_Goal_
Make an exact copy of the listing below.

_Raw data_

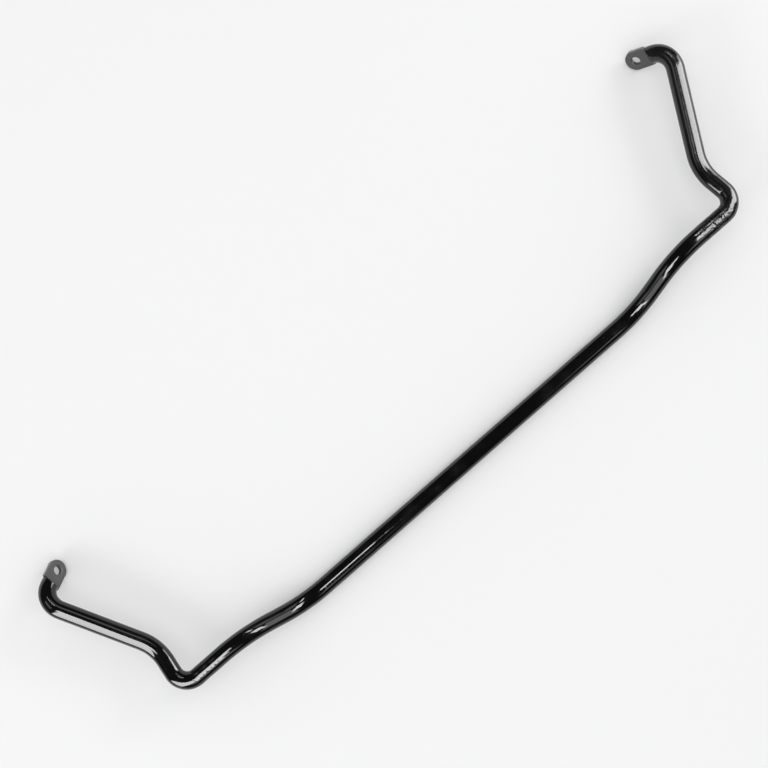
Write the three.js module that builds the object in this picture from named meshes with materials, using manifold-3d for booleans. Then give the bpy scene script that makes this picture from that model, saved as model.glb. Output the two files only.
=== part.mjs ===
// Sway bar: one length of round steel tube, bent into a wide U with an offset on each
// side of its middle, and pressed flat at both ends into a pierced eye.
//
// Millimetres and degrees. X runs along the bar from left (-X) to right (+X), Y points
// from the middle of the bar towards the ends of the arms, and Z points up from the
// surface that the bar lies on. The bar is the same on both sides of the plane X = 0.
//
// The tube is divided where its straight stretches meet its bends, so each mesh is one
// simple length of tube. A small seam gap separates neighbouring lengths.

import * as THREE from 'three';
import { mergeVertices } from 'three/addons/utils/BufferGeometryUtils.js';
import Module from 'manifold-3d';

// ---------------------------------------------------------------- driving dimensions

// Tube.
const tubeDiameter = 24;
const tubeWall = 3;

// Corners of the bent route, each measured from the one before, on the right-hand side.
const centreHalf = 293; // middle of the bar to the first corner of the offset
const offsetRun = 84; // along the bar, from the first corner of the offset to the second
const seatForward = 24; // how far the bushing seat stands towards the arms
const seatRise = 36; // how far the bushing seat stands above the centre span
const seatRun = 106; // second corner of the offset to the corner of the arm
const rootToeIn = 7.5; // root of the arm, back towards the middle of the bar
const rootReach = 64; // root of the arm, away from the bar
const rootDrop = 10; // root of the arm, downwards
const eyeSplay = 41; // bend in the arm to the eye's hole, outwards
const eyeReach = 165; // bend in the arm to the eye's hole, away from the bar

// Bend radii, measured to the middle of the tube.
const innerOffsetRadius = 142;
const outerOffsetRadius = 160;
const cornerRadius = 22;
const armBendRadius = 70;
const armEndRadius = 28;

// Flattened end, pressed until the two walls touch, with its two faces parallel.
const eyeLegAngle = 50.5; // how steeply the last leg runs down and inwards
const eyeLean = 30; // how far the eye's front edge is tipped up
const eyeFlare = 2.5; // how far the flat spreads past the tube on each side
const eyeHoleDiameter = 12;
const eyeFrontLength = 17.5; // hole to the shoulder, along the front edge
const eyeBackLength = 23.5; // hole to the shoulder, along the back edge
const eyeEdgeRound = 0.8; // rounding of the flat's edges
const shoulderLand = 0.8; // full round tube between the last bend and the shoulder
const legClearance = 0.7; // between the last bend and the flat's back corner

// Seam between neighbouring lengths, and how finely round shapes are divided.
const seamGap = 0.3;
const tubeSides = 24;
const boreSides = 16;
const degreesPerBendStep = 9;
const fewestBendSteps = 4;

// ------------------------------------------------------------------- worked-out sizes

const tubeRadius = tubeDiameter / 2;
const boreRadius = tubeRadius - tubeWall;
const eyeThickness = 2 * tubeWall;
const eyeRadius = tubeRadius + eyeFlare;
const legAngle = THREE.MathUtils.degToRad(eyeLegAngle);
const lean = THREE.MathUtils.degToRad(eyeLean);
const legStraight = eyeBackLength + legClearance; // hole to the end of the last bend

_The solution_
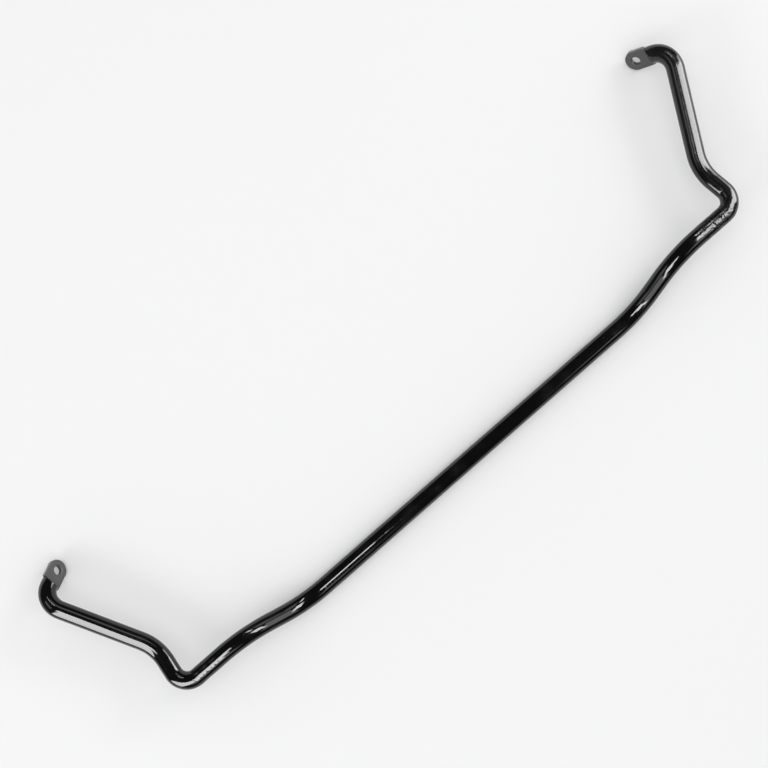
Write the three.js module that builds the object in this picture from named meshes with materials, using manifold-3d for booleans. Then give the bpy scene script that makes this picture from that model, saved as model.glb. Output the two files only.
=== part.mjs ===
// Sway bar: one length of round steel tube, bent into a wide U with an offset on each
// side of its middle, and pressed flat at both ends into a pierced eye.
//
// Millimetres and degrees. X runs along the bar from left (-X) to right (+X), Y points
// from the middle of the bar towards the ends of the arms, and Z points up from the
// surface that the bar lies on. The bar is the same on both sides of the plane X = 0.
//
// The tube is divided where its straight stretches meet its bends, so each mesh is one
// simple length of tube. A small seam gap separates neighbouring lengths.

import * as THREE from 'three';
import { mergeVertices } from 'three/addons/utils/BufferGeometryUtils.js';
import Module from 'manifold-3d';

// ---------------------------------------------------------------- driving dimensions

// Tube.
const tubeDiameter = 24;
const tubeWall = 3;

// Corners of the bent route, each measured from the one before, on the right-hand side.
const centreHalf = 293; // middle of the bar to the first corner of the offset
const offsetRun = 84; // along the bar, from the first corner of the offset to the second
const seatForward = 24; // how far the bushing seat stands towards the arms
const seatRise = 36; // how far the bushing seat stands above the centre span
const seatRun = 106; // second corner of the offset to the corner of the arm
const rootToeIn = 7.5; // root of the arm, back towards the middle of the bar
const rootReach = 64; // root of the arm, away from the bar
const rootDrop = 10; // root of the arm, downwards
const eyeSplay = 41; // bend in the arm to the eye's hole, outwards
const eyeReach = 165; // bend in the arm to the eye's hole, away from the bar

// Bend radii, measured to the middle of the tube.
const innerOffsetRadius = 142;
const outerOffsetRadius = 160;
const cornerRadius = 22;
const armBendRadius = 70;
const armEndRadius = 28;

// Flattened end, pressed until the two walls touch, with its two faces parallel.
const eyeLegAngle = 50.5; // how steeply the last leg runs down and inwards
const eyeLean = 30; // how far the eye's front edge is tipped up
const eyeFlare = 2.5; // how far the flat spreads past the tube on each side
const eyeHoleDiameter = 12;
const eyeFrontLength = 17.5; // hole to the shoulder, along the front edge
const eyeBackLength = 23.5; // hole to the shoulder, along the back edge
const eyeEdgeRound = 0.8; // rounding of the flat's edges
const shoulderLand = 0.8; // full round tube between the last bend and the shoulder
const legClearance = 0.7; // between the last bend and the flat's back corner

// Seam between neighbouring lengths, and how finely round shapes are divided.
const seamGap = 0.3;
const tubeSides = 24;
const boreSides = 16;
const degreesPerBendStep = 9;
const fewestBendSteps = 4;

// ------------------------------------------------------------------- worked-out sizes

const tubeRadius = tubeDiameter / 2;
const boreRadius = tubeRadius - tubeWall;
const eyeThickness = 2 * tubeWall;
const eyeRadius = tubeRadius + eyeFlare;
const legAngle = THREE.MathUtils.degToRad(eyeLegAngle);
const lean = THREE.MathUtils.degToRad(eyeLean);
const legStraight = eyeBackLength + legClearance; // hole to the end of the last bend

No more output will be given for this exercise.